Evaluation of traffic mitigation strategies for pre-hurricane emergency evacuations

2018 
Hurricanes cause tremendous and expensive threats to both public and private property. More urgently, affected residents face life threatening conditions. Therefore, it is imperative for government officials and citizens to have an efficient plan when an evacuation is ordered. Leading up to Hurricane Irma in September of 2017, significant traffic congestion occurred during the ordered evacuation. Mitigation strategies that were implemented could not handle the high volume and demand of vehicles. In addition, resources needed to support mass vehicle evacuations, fuel and water, become scarce due to the high demand and can prevent high risk evacuees from getting to safety. It is critical to perform a scenario analysis to analyze and compare strategies that mitigate vehicular traffic congestion during an emergency evacuation.

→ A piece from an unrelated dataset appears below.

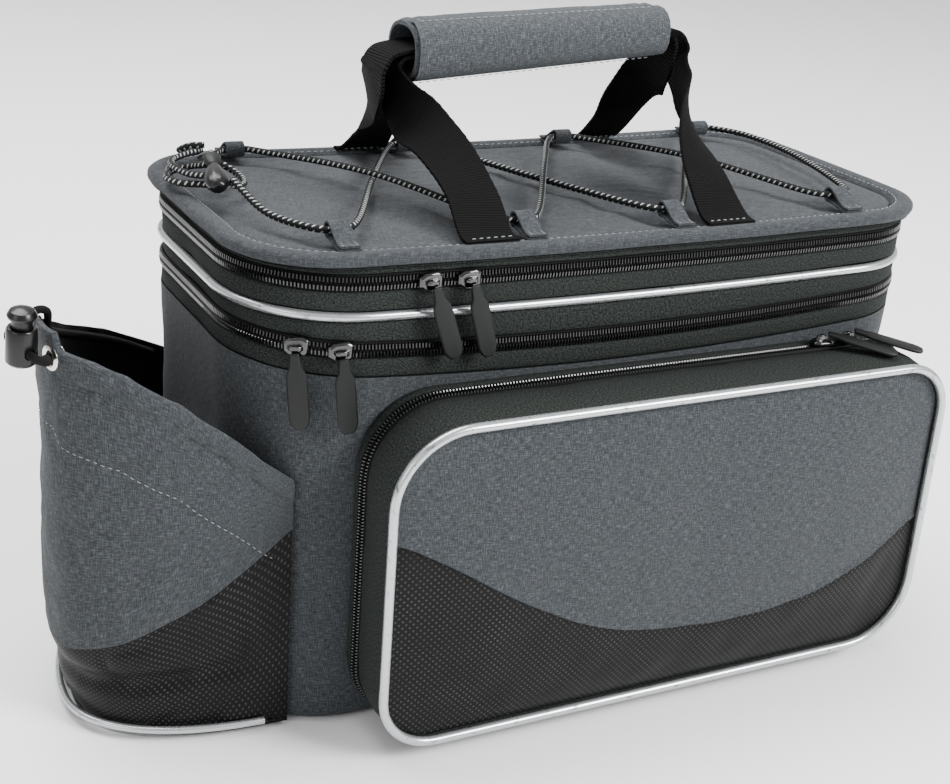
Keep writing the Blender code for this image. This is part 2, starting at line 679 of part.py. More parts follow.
def eyelet_place():
    """Centre of the eyelet on the wall's outer face, and the way out of the wall."""
    line = end_outline(0.0, steps=360)
    place = 180 - round(EYELET_ANGLE * 2)
    ahead = (line[place + 1] - line[place - 1]).normalized()
    return Vector((line[place].x, line[place].y, EYELET_HEIGHT)), Vector((-ahead.y, ahead.x, 0))


def build_end_pocket():
    """Bottle pocket: grey wall with a slanting hem, black foot, base, piping and eyelet."""
    ways = way_along(end_outline(0.0))
    tip = len(ways) // 2

    def hem(place):
        return HEM_HEIGHT * read_table(FRONT_HEM if place < tip else REAR_HEM, ways[place])

    def edge(place):
        return HEM_HEIGHT * read_table(BLACK_EDGE, ways[place])

    def wall_piece(name, low_of, high_of, rows, shade):
        loops = []
        for place in range(len(ways)):
            low, high = low_of(place), high_of(place)
            heights = [mix(low, high, row / rows) for row in range(rows + 1)]
            outer = []
            inner = []
            for z in heights:
                spot = end_outline(0.0, tuck(z))[place]
                outer.append((spot.x, spot.y, z))
                spot = end_outline(-END_WALL, tuck(z))[place]
                inner.append((spot.x, spot.y, z))
            loops.append(outer + inner[::-1])
        return loft(name, loops, shade)

    foot = END_FOOT + END_WALL
    upper = wall_piece("bottle_pocket_wall", edge, hem, 4, GREY_CLOTH)
    wall_piece("bottle_pocket_foot", lambda place: foot + GAP, lambda place: edge(place) - GAP, 3,
               BLACK_RIPSTOP)

    outline = end_outline(0.0, tuck(0.0))
    inner = []
    for step in range(9):
        y = outline[0].y * (1 - step / 4)
        x = -BAG_LENGTH / 2 - GAP
        corner = abs(y) - (BAG_WIDTH / 2 - LEFT_RADIUS)
        if corner > 0:
            reach = LEFT_RADIUS + GAP
            x += reach - math.sqrt(max(reach ** 2 - corner ** 2, 0.0))
        inner.append(Vector((min(x, -END_START), y, 0.0)))
    inner = inner[1:-1][::-1]
    loft("bottle_pocket_base", [[(spot.x, spot.y, z) for spot in outline + inner]
                                for z in (END_FOOT, foot)], BLACK_RIPSTOP)

    bead = POCKET_PIPING * 0.4
    middle = foot + bead
    line = end_outline(bead + GAP, tuck(middle + bead))
    tube("bottle_pocket_piping", [Vector((spot.x, spot.y, middle)) for spot in line[1:-1]],
         2 * bead, SILVER_PIPING)

    centre, outward = eyelet_place()
    across = Vector((0, 0, 1)).cross(outward)
    hole = EYELET_BORE + 0.0009 + GAP
    bpy.ops.mesh.primitive_cylinder_add(vertices=16, radius=hole, depth=0.02)
    cutter = bpy.context.object
    cutter.name = "eyelet_cutter"
    facing = outward.to_track_quat("Z", "Y").to_matrix().to_4x4()
    cutter.matrix_world = Matrix.Translation(centre) @ facing
    cutter.hide_render = True
    cutter.display_type = "WIRE"
    cut = upper.modifiers.new("eyelet_hole", "BOOLEAN")
    cut.object = cutter
    cut.operation = "DIFFERENCE"
    cut.solver = "EXACT"
    loops = []
    sheet = END_WALL + GAP
    barrel = EYELET_BORE + 0.0009
    section = ((EYELET_BORE, 0.0008), (EYELET_BORE + 0.0008, 0.0016), (EYELET_RADIUS, 0.0009),
               (EYELET_RADIUS, GAP * 2), (barrel, GAP * 2), (barrel, -sheet - GAP * 2),
               (EYELET_RADIUS * 0.9, -sheet - GAP * 2), (EYELET_RADIUS * 0.9, -sheet - 0.0011),
               (EYELET_BORE, -sheet - 0.0011))
    for step in range(16):
        turn = 2 * math.pi * step / 16
        way = across * math.cos(turn) + Vector((0, 0, 1)) * math.sin(turn)
        loops.append([centre + way * radius + outward * along for radius, along in section])
    loft("eyelet", loops, EYELET_METAL, closed=True)


def barrel_frame():
    """Axes of the barrel lock: its middle at the cord hole, its axis and the cord's way."""
    centre, outward = eyelet_place()
    axis = Vector((0.02, -0.13, 0.99)).normalized()
    along = Vector((outward.y, -outward.x, 0))
    through = (along - axis * along.dot(axis)).normalized()
    place = centre + outward * (BARREL_DIAMETER / 2 + 0.0070) + Vector((0.0, 0.0, 0.0065))
    return place, axis, through


def turned(name, rows, place, axis, shade, sides=14):
    """A turned solid from rows (radius, height along the axis), with flat ends."""
    turn_to = axis.to_track_quat("Z", "Y").to_matrix().to_4x4()
    loops = []
    for radius, height in rows:
        loop = []
        for step in range(sides):
            turn = 2 * math.pi * step / sides
            loop.append(Vector((radius * math.cos(turn), radius * math.sin(turn), height)))
        loops.append(loop)
    thing = loft(name, loops, shade)
    thing.matrix_world = Matrix.Translation(place) @ turn_to
    return thing


def build_barrel_lock():
    """Spring lock on the hem's elastic: a barrel with a sprung button, both cross-bored."""
    place, axis, through = barrel_frame()
    hole = ELASTIC_DIAMETER / 2 + 0.0006
    bore = PLUNGER_DIAMETER / 2 + GAP
    radius = BARREL_DIAMETER / 2
    up = BARREL_HEIGHT * 0.62
    down = BARREL_HEIGHT * 0.38
    body = turned("barrel_lock", (
        (radius * 0.84, -down), (radius, -down + 0.0012), (radius * 0.97, up - 0.0008),
        (radius * 0.90, up), (bore, up), (bore, -down + 0.0016 + LOCK_TRAVEL * 0.2)),
        place, axis, LOCK_PLASTIC)
    shaft = PLUNGER_DIAMETER / 2
    seat = up + LOCK_TRAVEL + 0.0006
    cap = BUTTON_DIAMETER / 2
    low = -down + 0.0016 + LOCK_TRAVEL * 1.25
    button = turned("barrel_lock_button", (
        (shaft, low), (shaft, seat), (cap * 0.92, seat + 0.0004), (cap, seat + BUTTON_HEIGHT * 0.35),
        (cap * 0.82, seat + BUTTON_HEIGHT * 0.78), (cap * 0.35, seat + BUTTON_HEIGHT)),
        place, axis, LOCK_PLASTIC)
    for thing, rise in ((body, 0.0), (button, LOCK_TRAVEL)):
        loops = []
        for away in (-0.012, 0.012):
            loop = []
            for step in range(12):
                turn = 2 * math.pi * step / 12
                lift = rise if math.sin(turn) > 1e-6 else 0.0
                loop.append(Vector((hole * math.cos(turn), away, hole * math.sin(turn) + lift)))
            loops.append(loop)
        cutter = loft(thing.name + "_cutter", loops, LOCK_PLASTIC)
        side = axis.cross(through).normalized()
        frame = Matrix((side, through, axis)).transposed().to_4x4()
        cutter.matrix_world = Matrix.Translation(place) @ frame
        cutter.hide_render = True
        cutter.display_type = "WIRE"
        cut = thing.modifiers.new("cord_hole", "BOOLEAN")
        cut.object = cutter
        cut.operation = "DIFFERENCE"
        cut.solver = "EXACT"


def build_hem_cord():
    """Elastic from inside the pocket, out through the eyelet and lock and back over the hem."""
    place, axis, through = barrel_frame()
    centre, outward = eyelet_place()
    reach = BARREL_DIAMETER / 2
    away = BARREL_DIAMETER / 2 + 0.0070
    line = end_outline(-END_WALL - ELASTIC_DIAMETER / 2 - 2 * GAP, steps=40)
    ways = way_along(line)
    inside = centre - outward * (END_WALL + 0.0060)
    hem = HEM_HEIGHT + ELASTIC_DIAMETER / 2 + 2 * GAP
    over = end_outline(0.0, steps=40)[20]
    lift = Vector((0.0, 0.0, (place.z - centre.z) / away))
    knots = [inside + Vector((0.0, 0.0, -0.014)), inside + Vector((0, 0, -0.004)),
             centre - outward * 0.001, centre + outward * 0.003]
    # Way from the eyelet round to the lock's bore: out of the wall, along it
    for out, back in ((0.0055, 0.0050), (0.0090, 0.0102), (0.0128, 0.0098)):
        knots.append(centre + (outward + lift) * out - through * back)
    knots += [place - through * (reach + 0.0008), place + through * (reach + 0.0008),
              place + through * (reach + 0.0045) + Vector((0.0008, 0.0, 0.0012)),
              Vector((over.x - 0.0040, over.y + 0.002, hem - 0.001)),
              Vector((over.x + 0.0010, over.y + 0.005, hem + 0.0010)),
              Vector((over.x + END_WALL + ELASTIC_DIAMETER / 2 + 0.0012, over.y + 0.009, hem - 0.0010))]
    for place_in in (25, 28, 31, 34, 37):
        drop = HEM_HEIGHT * read_table(REAR_HEM, ways[place_in])
        knots.append(Vector((line[place_in].x, line[place_in].y, drop - 0.004)))
    tube("hem_cord", smooth_curve(knots, 2), ELASTIC_DIAMETER, BLACK_WEBBING)


# Zip sliders: place along the zip and the way the pull tab hangs.
# Columns: name, which zip, x as a share of BAG_LENGTH, side turn of the tab in degrees
SLIDERS = (
    ("lid_left", "lid_zip", -0.284, 19.0),
    ("lid_right", "lid_zip", -0.233, 16.0),
    ("expansion_left", "lower_zip", -0.438, 6.0),
    ("expansion_right", "lower_zip", -0.392, 6.0),
)


def slider_and_pull(name, place, normal, along, hang, reach_out):
    """A slider on the zip at place, and a rubber pull tab that hangs reach_out from its middle."""
    normal = normal.normalized()
    along = (along - normal * along.dot(normal)).normalized()
    across = normal.cross(along)
    half, side = SLIDER_LENGTH / 2, SLIDER_WIDTH / 2
    base = SLIDER_CLEARANCE
    # Plan of the slider: share of half its length, share of half its width
    plan = ((-1.0, 0.45), (-0.55, 0.85), (0.55, 1.0), (1.0, 0.70), (1.0, -0.70), (0.55, -1.0),
            (-0.55, -0.85), (-1.0, -0.45))
    loops = []
    for lift, shrink in ((base, 1.0), (base + SLIDER_THICK * 0.7, 1.0), (base + SLIDER_THICK, 0.80)):
        loops.append([place + along * x * half * shrink + across * y * side * shrink + normal * lift
                      for x, y in plan])
    top = base + SLIDER_THICK
    bail = ((0.0, 0.62), (0.75, 0.50), (1.0, 0.30))
    for lift, reach in bail:
        loops.append([place + along * x * half * reach + across * y * side * 0.30 + normal
                      * (top + lift * BAIL_HEIGHT) for x, y in plan])
    loft(name + "_slider", loops, SLIDER_METAL)

    hang = hang.normalized()
    pin = place + normal * (top + BAIL_HEIGHT + GAP + PULL_THICK / 2) + hang * reach_out
    wide = normal.cross(hang).normalized()
    face = hang.cross(wide)
    thick = PULL_THICK / 2
    # Outline of the pull tab: share of its length, share of half its width
    shape = ((0.00, 0.42), (0.06, 0.50), (0.16, 0.56), (0.26, 0.94), (0.40, 1.0), (0.86, 1.0),
             (0.95, 0.80), (1.00, 0.42))
    outline = [(x, y) for x, y in shape] + [(x, -y) for x, y in shape[::-1]]
    loops = []
    for lift, shrink in ((-thick, 0.86), (-thick * 0.5, 1.0), (thick * 0.5, 1.0), (thick, 0.86)):
        loop = []
        for x, y in outline:
            reach = mix(0.5, x, 1 - (1 - shrink) * 0.2) * PULL_LENGTH
            loop.append(hang * reach + wide * y * shrink * PULL_WIDTH / 2 + face * lift)
        loops.append(loop)
    pull = loft(name + "_pull", loops, RUBBER)
    pull.location = pin


def build_sliders():
    """Sliders and pull tabs of the lid zip, the expansion zip and the side pocket."""
    plan_out = -0.0004
    for name, seam, x_share, turn in SLIDERS:
        x = x_share * BAG_LENGTH
        outline = [Vector((px, py, 0)) for px, py in bag_plan(plan_out)]
        front = [(one, two) for one, two in zip(outline, outline[1:])
                 if one.x <= x <= two.x and two.y < 0]
        one, two = front[0]
        spot = one.lerp(two, (x - one.x) / (two.x - one.x))
        along = (two - one).normalized()
        normal = Vector((along.y, -along.x, 0))
        spot.z = seam_height(seam, x)
        swing = math.radians(turn)
        hang = Vector((0, 0, -math.cos(swing))) + along * math.sin(swing)
        slider_and_pull(name, spot, normal, along, hang, SLIDER_WIDTH * 0.15)
    away = BAG_WIDTH / 2 + GAP + BACK_GUSSET + GAP + ZIP_HEIGHT / 2
    right = POCKET_OFFSET + POCKET_LENGTH / 2 - POCKET_TOP_RIGHT_RADIUS
    top = POCKET_FOOT + POCKET_HEIGHT - POCKET_DROOP * (away - BAG_WIDTH / 2) / POCKET_DEPTH
    for name, back in (("pocket_left", 0.0285), ("pocket_right", 0.0130)):
        spot = Vector((right - back, -away, top))
        slider_and_pull(name, spot, Vector((0, 0, 1)), Vector((1, 0, 0)), Vector((0.75, -0.58, -0.17)),
                        SLIDER_LENGTH * 0.27)


build_body()
build_bands()
build_lid()
build_handle()
build_tabs()
build_lacing()
build_side_pocket()
build_end_pocket()
build_barrel_lock()
build_hem_cord()
build_sliders()
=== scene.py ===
# Bicycle trunk bag: a padded grey body under dark bands, two coil zips and a laced lid,
# with a wrapped handle, a zipped side pocket and an open bottle pocket round the left end.
# X runs along the bag, -Y faces the side pocket and Z is up, in metres.
import json
import math

import bmesh
import bpy
from mathutils import Matrix, Vector, noise

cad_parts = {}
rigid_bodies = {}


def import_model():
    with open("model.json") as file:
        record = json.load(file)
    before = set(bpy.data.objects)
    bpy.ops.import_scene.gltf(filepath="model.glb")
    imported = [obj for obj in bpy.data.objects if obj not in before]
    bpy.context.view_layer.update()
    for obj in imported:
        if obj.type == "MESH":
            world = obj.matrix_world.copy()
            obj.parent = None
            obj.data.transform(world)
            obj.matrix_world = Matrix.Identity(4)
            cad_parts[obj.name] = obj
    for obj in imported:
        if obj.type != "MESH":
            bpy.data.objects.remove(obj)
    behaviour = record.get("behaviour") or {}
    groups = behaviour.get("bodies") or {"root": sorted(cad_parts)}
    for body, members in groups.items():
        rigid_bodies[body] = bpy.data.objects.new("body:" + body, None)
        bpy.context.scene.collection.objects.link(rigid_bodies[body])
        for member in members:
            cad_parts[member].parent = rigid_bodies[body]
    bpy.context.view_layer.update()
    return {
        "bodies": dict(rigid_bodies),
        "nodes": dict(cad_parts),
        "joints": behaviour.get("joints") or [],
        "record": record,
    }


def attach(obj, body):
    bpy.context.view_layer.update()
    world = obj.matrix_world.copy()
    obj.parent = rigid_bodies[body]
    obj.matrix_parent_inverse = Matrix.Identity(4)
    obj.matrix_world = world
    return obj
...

This study investigates how a variety of strategies could affect traffic flow during an evacuation when the highway infrastructure exceeds capacity with vehicles all traveling in the same direction. A baseline simulation model was constructed in VISSIM, a traffic microsimulation software, and separate simulations were run with adjustments to the baseline structure to reflect implementations of different mitigation strategies. Results from each strategy's simulation are compared to the baseline to evaluate the impacts of the strategy on the number of people and vehicles that make it to safety. Measured in discharge rates, the contraflow strategy showed the most improvement over baseline conditions, and an exponential relation between discharge rate increases and demand scaling was also found to be accurate.